HistFM: the histology foundation model
Whole-slide images are enormous. Capturing both micro-scale cellular detail and macro-scale tissue organization requires long-context modeling.
Training substrate
We start with public datasets that cover diverse tissue types and cancer cohorts, then expand with partner data:
- TCGA for tumor diversity and paired outcomes.
- GTEx for normal tissue context.
- CPTAC for proteogenomics (critical for multimodal alignment).
Architecture philosophy
We separate the problem into (1) local tile representation and (2) slide-level aggregation with long-range context. This modularity lets us iterate faster and evaluate each component independently.
- Strong tile encoders for cellular texture and morphology.
- Long-context slide encoder for spatial organization and microenvironment structure.
- Multimodal objectives to embed what matters biologically.
Proteomics-aware learning
Vision-only models can be powerful — but therapy response is mediated by molecular function.
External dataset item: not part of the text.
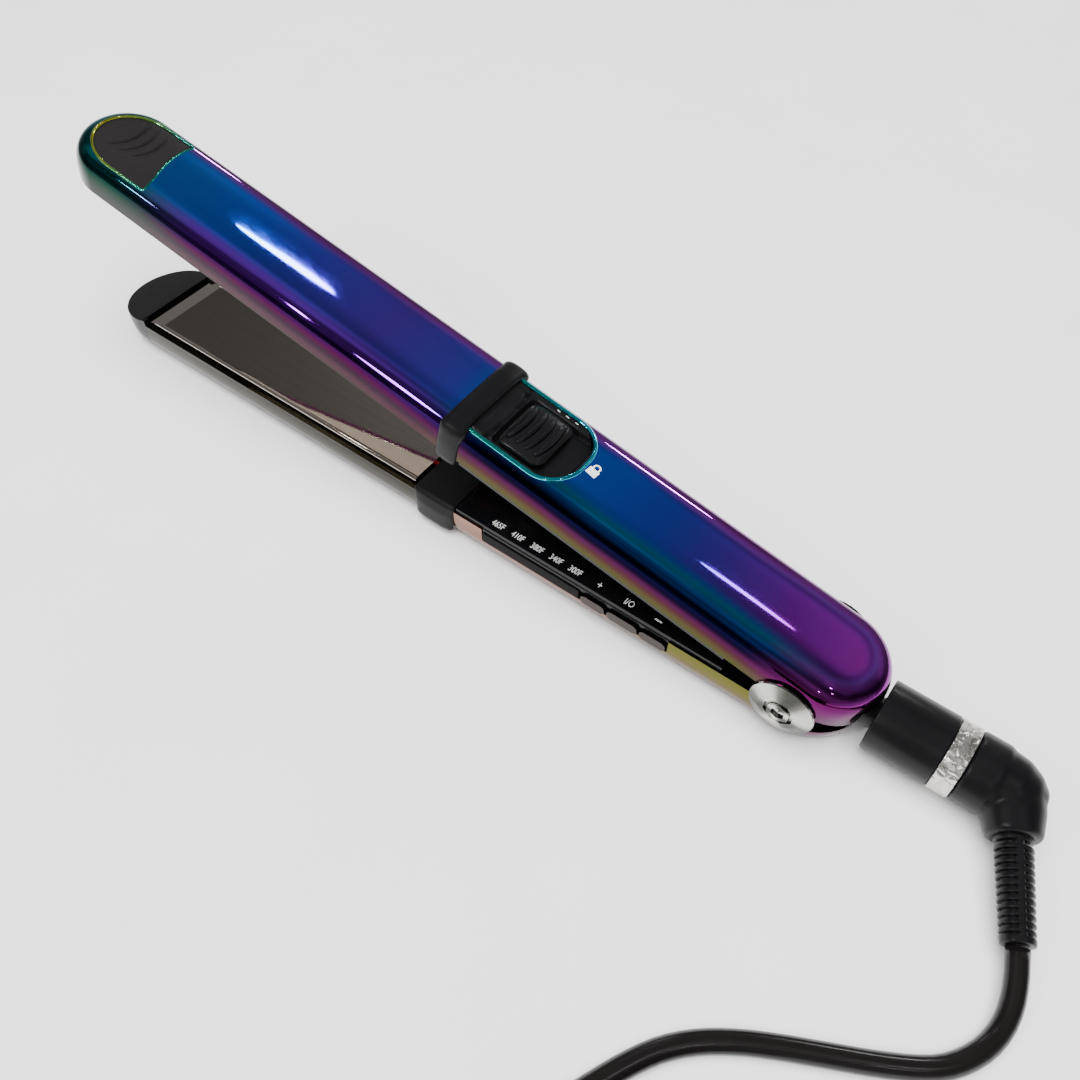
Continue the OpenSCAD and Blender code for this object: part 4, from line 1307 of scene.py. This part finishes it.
# %% Printing
def ink():
    f = Finish("white_print", Roughness=0.45)
    wear = f.noise(f.place(), 1.4, 3.0)
    f.into("Base Color", f.ramp(wear, [(0.3, (0.62, 0.62, 0.60)), (0.6, (0.86, 0.86, 0.84))]))
    return f.material


white_print = ink()


def letters(text, size):
    curve = bpy.data.curves.new("letters", "FONT")
    curve.body, curve.size, curve.extrude = text, size, 0.0
    curve.align_x, curve.align_y = "CENTER", "CENTER"
    obj = bpy.data.objects.new("letters", curve)
    bpy.context.scene.collection.objects.link(obj)
    mesh = bpy.data.meshes.new_from_object(obj.evaluated_get(bpy.context.evaluated_depsgraph_get()))
    pts = np.array([v.co for v in mesh.vertices])
    faces = [tuple(p.vertices) for p in mesh.polygons]
    bpy.data.objects.remove(obj)
    return pts, faces


def raised(flat, faces, height=0.04):
    """A thin solid print from a flat one."""
    n = len(flat)
    pts = [(x, y, 0.0) for x, y, z in flat] + [(x, y, height) for x, y, z in flat]
    edges = dict.fromkeys((a, b) for f in faces for a, b in zip(f, f[1:] + f[:1]))
    sides = [(a, b, n + b, n + a) for a, b in edges if (b, a) not in edges]
    return pts, [tuple(reversed(f)) for f in faces] + [tuple(n + i for i in f) for f in faces] + sides


COVER_TOP = ARM_H - 0.195
PRINT_Y = -11.2
PRINT_NARROW = 0.74


def print_on_cover(text, x, size):
    """Text that runs along the arm and is read from its near side."""
    pts, faces = raised(*letters(text, size))
    return [(x + p[0] * PRINT_NARROW, PRINT_Y + p[1], COVER_TOP + p[2]) for p in pts], faces


marks = [("465F", 16.2, 2.6), ("410F", 22.5, 2.6), ("380F", 28.6, 2.6), ("340F", 34.5, 2.6),
         ("300F", 40.4, 2.6), ("+", 47.8, 3.4), ("I/O", 56.6, 2.7)]
parts = [print_on_cover(*mark) for mark in marks]
minus_sign = box_part(64.0, 66.0, PRINT_Y - 0.2, PRINT_Y + 0.2, COVER_TOP, COVER_TOP + 0.04)
printing = fix_normals(joined("cover_printing", parts + [minus_sign]), merge=0.0005)
set_smooth(printing, False)
settle(printing, white_print, "lower_arm", "black_plastic")
print("printing", len(printing.data.polygons), "faces")


# %% Padlock sign and the three dashes
def lock_sign():
    body = [(-1.45, -1.25), (1.45, -1.25), (1.45, 0.9), (-1.45, 0.9)]
    parts = [(body, [(0, 1, 2, 3)])]
    arc = [(math.cos(a), math.sin(a)) for a in np.linspace(0, math.pi, 14)]
    outer = [(1.05, 0.9)] + [(1.05 * c, 1.5 + 1.05 * s) for c, s in arc] + [(-1.05, 0.9)]
    inner = [(0.62, 0.9)] + [(0.62 * c, 1.5 + 0.62 * s) for c, s in arc] + [(-0.62, 0.9)]
    m = len(outer)
    parts.append((outer + inner, [(i, i + 1, m + i + 1, m + i) for i in range(m - 1)]))
    return parts


def on_upper(parts, cx, cy, turn, height=0.05):
    out_parts = []
    for flat, faces in parts:
        pts, fcs = raised([(x, y, 0) for x, y in flat], faces, height)
        c, s = math.cos(turn), math.sin(turn)
        done = []
        for x, y, z in pts:
            X, Y = cx + x * c - y * s, cy + x * s + y * c
            done.append((X, Y, float(arm_height(np.array(Y))) + 0.008 + z))
        out_parts.append((upper_place(np.array(done)), fcs))
    return out_parts


signs = on_upper(lock_sign(), 32.9, -0.4, math.radians(-8))
for x in (15.8, 18.5, 21.4):
    dash = [([(-0.45, -0.11), (0.45, -0.11), (0.45, 0.11), (-0.45, 0.11)], [(0, 1, 2, 3)])]
    for pts, fcs in on_upper(dash, x, 9.35, math.radians(-10)):
        lowered = np.array(pts)
        signs.append((lowered + (upper_place([0, 0, -0.62]) - upper_place([0, 0, 0])), fcs))
sign_piece = fix_normals(joined("arm_signs", signs), merge=0.0005)
set_smooth(sign_piece, False)
settle(sign_piece, white_print, "upper_arm", "shell_plating")
print("signs", len(sign_piece.data.polygons), "faces")


# %% [markdown]
# The plug is a moulded block with a grip waist, and its own small ribbed relief, lying on
# the coil. A woven strap holds the coil together.

# %% Plug
PLUG = np.array([130.0, -161.0, 27.8])


def rounded_block(x0, x1, half_y, half_z, n=40, power=4.0, waist=0.0):
    rows = []
    for u in np.linspace(0, 1, n):
        x = x0 + (x1 - x0) * (0.5 - 0.5 * math.cos(u * math.pi))
        e = min(x - x0, x1 - x) / 3.0
        k = 1.0 if e >= 1 else 0.72 + 0.28 * math.sqrt(max(0.0, 1 - (1 - e) ** 2))
        pinch = 1 - waist * math.exp(-((x - (x0 + x1) / 2 + 2) / 5.0) ** 2)
        row = []
        for j in range(40):
            a = 2 * math.pi * j / 40
            c, s = math.cos(a), math.sin(a)
            row.append((x, math.copysign(abs(c) ** (2 / power), c) * half_y * k * pinch,
                        math.copysign(abs(s) ** (2 / power), s) * half_z * k))
        rows += row
    return rows, ring_faces(n, 40, caps=True)


plug_parts = [rounded_block(11, 33, 12.4, 7.9, waist=0.16),
              turned(rounded([(-2, 0), (-2, 3.6), (12.5, 4.4), (12.5, 0)], 0.4), ORIGIN, ALONG, 36)]
plug = joined("plug_moulding", [([tuple(PLUG + np.array(p)) for p in pts], f) for pts, f in plug_parts])
fix_normals(plug)
plug.data.set_sharp_from_angle(angle=math.radians(55))
settle(plug, soft_black, "lower_arm", "cord_black", "plug_body")
rib_profile = rounded([(0, 2.6), (0, 4.6), (1.3, 4.6), (1.3, 2.6)], 0.3)
plug_rib = mesh_piece("plug_ribs", *turned(rib_profile, ORIGIN, ALONG, 32))
repeat(plug_rib, soft_black, 4, (3.0, 0, 0), tuple(PLUG + [-1.2, 0, 0]), 0.94, 1.06)
fix_normals(plug_rib)
plug_rib.data.set_sharp_from_angle(angle=math.radians(60))
settle(plug_rib, soft_black, "lower_arm", "cord_black")
print("plug", len(plug.data.polygons) + len(plug_rib.data.polygons), "faces")

# %% Strap round the coil
TIE = np.array([COIL[0], COIL[1] + 29.0])
loop = np.array([(-12.0, 10.0), (-12.0, 18.7), (-10.4, 20.4), (0, 20.5), (9.2, 20.4), (10.9, 18.7),
                 (10.9, 10.0), (10.9, 1.8), (9.2, 0.3), (0, 0.28), (-10.4, 0.3), (-12.0, 1.8)])
d = np.roll(loop, -1, 0) - np.roll(loop, 1, 0)
d /= np.linalg.norm(d, axis=1)[:, None]
nrm = np.stack([-d[:, 1], d[:, 0]], 1)
pts = []
for (y, z), (ny, nz) in zip(loop, nrm):
    for x, t in ((-6.8, 0.0), (6.8, 0.0), (6.8, 0.25), (-6.8, 0.25)):
        yy, zz = y + ny * (t - 0.12), z + nz * (t - 0.12)
        pts.append((TIE[0] + x, TIE[1] + yy, max(0.02, zz)))
strap = fix_normals(mesh_piece("coil_strap", pts, ring_faces(len(loop), 4, loop=True)))
strap.data.set_sharp_from_angle(angle=math.radians(40))
settle(strap, tie_weave, "lower_arm", "cord_black", "cord_tie")
print("strap", len(strap.data.polygons), "faces")

# %% The cord's finish; it stands for the imported cord, coil and lead
cord.data.materials.append(cord_black)
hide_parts("power_cord", "cord_coil", "plug_lead")
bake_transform(cord)


# %% [markdown]
# The CAD pieces whose shape is already right stay, and only get their finish. A fine bevel
# on the keys and the lens catches the light as a moulded edge does.

# %% Finishes of the carried-over pieces
CARRIED = {
    "lower_plate": plate_metal, "upper_plate": plate_metal, "lower_heater": ceramic,
    "upper_heater": ceramic, "lower_carrier": soft_black, "upper_carrier": soft_black,
    "lower_cushions": silicone, "upper_cushions": silicone, "lower_leads": wire_red,
    "upper_leads": wire_red, "control_cover": gloss_black, "lamp_lens": lens_smoke,
    "heat_lamps": lamp_amber, "plus_button": key_metal, "power_button": key_metal,
    "minus_button": key_metal, "control_board": board_green, "button_switches": soft_black,
    "cover_screws": steel, "hinge_bracket": soft_black, "bracket_screws": steel,
    "hinge_pin": steel, "lock_catch": steel, "upper_nose": soft_black, "thermal_fuse": steel,
    "lock_hook": steel, "upper_cover": soft_black, "upper_cover_screws": steel,
    "hinge_knuckles": soft_black, "slip_contacts": brass, "plug_blades": brass}
for node_name, finish in CARRIED.items():
    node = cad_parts[node_name]
    node.data.materials.clear()
    node.data.materials.append(finish)
for node_name, width in (("plus_button", 0.3), ("power_button", 0.3), ("minus_button", 0.3),
                         ("lamp_lens", 0.25), ("control_cover", 0.15)):
    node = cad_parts[node_name]
    weld = node.modifiers.new("weld", "WELD")
    weld.merge_threshold = 0.000005
    soft = node.modifiers.new("edge", "BEVEL")
    soft.width, soft.segments, soft.limit_method = width / 1000, 2, "ANGLE"
    soft.angle_limit, soft.harden_normals = math.radians(40), True
print("carried over", len(CARRIED), "nodes")


# %% [markdown]
# The iron lies on a pale floor in a grey room. The room is bright low down, dark a third of
# the way up and paler again overhead, and a little cloudy, so that the polished arms have
# something to mirror. One broad lamp hangs overhead for the floor. It is hidden from mirrors,
# or it would whiten the tops of the arms.

# %% Floor, room and lights
SIDE = 3000
floor = mesh_piece("floor", [(-SIDE, -SIDE, 0), (SIDE, -SIDE, 0), (SIDE, SIDE, 0), (-SIDE, SIDE, 0)],
                   [(0, 1, 2, 3)])
f = Finish("floor_paint", Roughness=0.9, Specular_IOR_Level=0.1)
f.into("Base Color", f.ramp(f.noise(f.place(), 0.02, 2.0), [
    (0.3, (0.86, 0.86, 0.86)), (0.7, (0.89, 0.89, 0.89))]))
floor.data.materials.append(f.material)

world = bpy.data.worlds.new("room")
world.use_nodes = True
tree = world.node_tree
ground = tree.nodes["Background"]
spot = tree.nodes.new("ShaderNodeTexCoord")
split = tree.nodes.new("ShaderNodeSeparateXYZ")
tree.links.new(spot.outputs["Generated"], split.inputs[0])
sky = tree.nodes.new("ShaderNodeValToRGB")
tree.links.new(split.outputs["Z"], sky.inputs["Fac"])
shades = [(0.0, 0.75), (0.16, 0.50), (0.30, 0.22), (0.60, 0.26), (0.74, 0.36), (0.90, 0.42), (1.0, 0.5)]
fill_ramp(sky.color_ramp, [(at, (grey, grey, grey * 1.01)) for at, grey in shades])
cloud = tree.nodes.new("ShaderNodeTexNoise")
cloud.inputs["Scale"].default_value, cloud.inputs["Detail"].default_value = 1.7, 1.0
tree.links.new(spot.outputs["Generated"], cloud.inputs["Vector"])
spread = tree.nodes.new("ShaderNodeMapRange")
spread.interpolation_type = "SMOOTHSTEP"
for key, v in (("From Min", 0.38), ("From Max", 0.62), ("To Min", 0.45), ("To Max", 1.35)):
    spread.inputs[key].default_value = v
tree.links.new(cloud.outputs["Fac"], spread.inputs["Value"])
tree.links.new(sky.outputs["Color"], ground.inputs["Color"])
tree.links.new(spread.outputs["Result"], ground.inputs["Strength"])
bpy.context.scene.world = world


def softbox(name, at, aim, size, power):
    data = bpy.data.lights.new(name, "AREA")
    data.shape, data.size, data.size_y = "RECTANGLE", size[0], size[1]
    data.energy = power
    lamp = bpy.data.objects.new(name, data)
    bpy.context.scene.collection.objects.link(lamp)
    lamp.location = at
    lamp.rotation_euler = (Vector(aim) - Vector(at)).to_track_quat("-Z", "Y").to_euler()
    return lamp


overhead = softbox("overhead", (0.1, -0.2, 1.6), (0.03, -0.03, 0), (1.4, 1.4), 74)
overhead.visible_glossy = False
print("lights", len(bpy.data.lights))


# %% [markdown]
# A polished arm shows a lamp only where it sends the lamp's light to the eye. So each long
# lamp is placed backwards: the line of sight is turned back at the spot where the highlight
# should lie, and the lamp hangs out along it. Four small round lamps add sparks.

# %% Lamps that show in the upper arm
def mirrored(x, y, distance):
    """The place, at that distance, whose light the arm's top sends to the eye at (x, y)."""
    spot = upper_place([x, y, float(arm_height(np.array(y)))]) / 1000
    g = np.array([0.0, np.sign(y) * (abs(y) / HALF) ** (POWER - 1) / HALF,
                  (float(arm_height(np.array(y))) / ARM_H) ** (POWER - 1) / ARM_H])
    n = upper_place(g) - upper_place([0, 0, 0])
    n /= np.linalg.norm(n)
    eye = np.array(EYE)
    look = spot - eye
    look /= np.linalg.norm(look)
    away = look - 2 * (look @ n) * n
    return tuple(spot + away * distance), tuple(spot)


def streak(name, x0, x1, y, width, power, distance=0.9):
    """A long thin lamp that shows on the arm as one line from x0 to x1."""
    at, aim = mirrored((x0 + x1) / 2, y, distance)
    lamp = softbox(name, at, aim, (width, 0.1), power)
    run = Vector(mirrored(x1, y, distance)[0]) - Vector(mirrored(x0, y, distance)[0])
    look = (Vector(aim) - Vector(at)).normalized()
    y_axis = (run - run.dot(look) * look).normalized()
    x_axis = y_axis.cross(-look)
    lamp.rotation_euler = Matrix((x_axis, y_axis, -look)).transposed().to_euler()
    lamp.data.shape, lamp.data.size_y = "ELLIPSE", run.length
    print(name, "at", [round(c, 2) for c in at], "length", round(run.length, 3))
    return lamp


streak("streak_top", -80, -47, -2.4, 0.013, 0.16)
streak("streak_shoulder", -31, -4, -12.1, 0.20, 2.4)
streak("streak_short", -54, -47, -11.9, 0.14, 0.5)
streak("streak_far", 30, 62, 9.2, 0.05, 0.9)
streak("streak_far_front", -112, -92, 10.0, 0.05, 0.35)
streak("streak_rear", 66, 92, -3.5, 0.012, 0.05)
for i, at in enumerate([(0.9, -0.5, 1.2), (0.5, -1.0, 0.9), (0.75, -0.1, 1.4), (-0.9, -0.9, 1.1)]):
    spark = softbox(f"spark_{i}", at, (0.1, 0, 0.05), (0.06, 0.06), 0.6)
    spark.data.shape = "DISK"
print("lamps in all", len(bpy.data.lights))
Aligning histology with proteomics helps the representation become mechanistically useful.
Multi-task objective
Alongside self-supervised objectives, we add supervised regression heads to predict proteomic abundance on CPTAC subsets. The goal is not a single perfect predictor; it’s a richer embedding space.
External validation
We hold out cohorts and institutions to prevent leakage. CPTAC is particularly useful as a high-quality external test bed when splits are done correctly.
Path to causality
The model suggests resistance pathways; the lab tests key hypotheses. This is how the platform earns trust — and generates proprietary data.
Benchmarks & evaluation
We evaluate on tasks that test robustness, generalization, and molecular inference — not just in-distribution accuracy.
Representative benchmarks
- PANDA — prostate cancer grading.
- UBC-OCEAN — ovarian cancer subtyping.
- TCGA-NSCLC — lung cancer subtyping.
- Camelyon17-WILDS — distribution shift across hospitals.
- MHIST — colorectal polyp classification.
The exact benchmark set may evolve as we align with the most informative public evaluations.
Molecular prediction
For multimodal grounding we use gene expression / molecular prediction suites (e.g., HEST), and evaluate whether multimodal training improves out-of-distribution performance.
- Strict train/test splits to avoid cohort leakage.
- Confidence calibration and uncertainty reporting.
- Population-level bias checks when metadata allows it.
Safety & regulatory posture
We begin as a research and decision-support platform, not a diagnostic device. Clinical claims require prospective validation and the right regulatory pathway.
Human in the loop
Outputs are designed to support clinicians with evidence and uncertainty — not replace judgement.
Auditability
Every prediction should be traceable: data provenance, model versioning, and evaluation context.
Clinical validation
Prospective studies and lab validation are the bridge between retrospective signal and real-world care.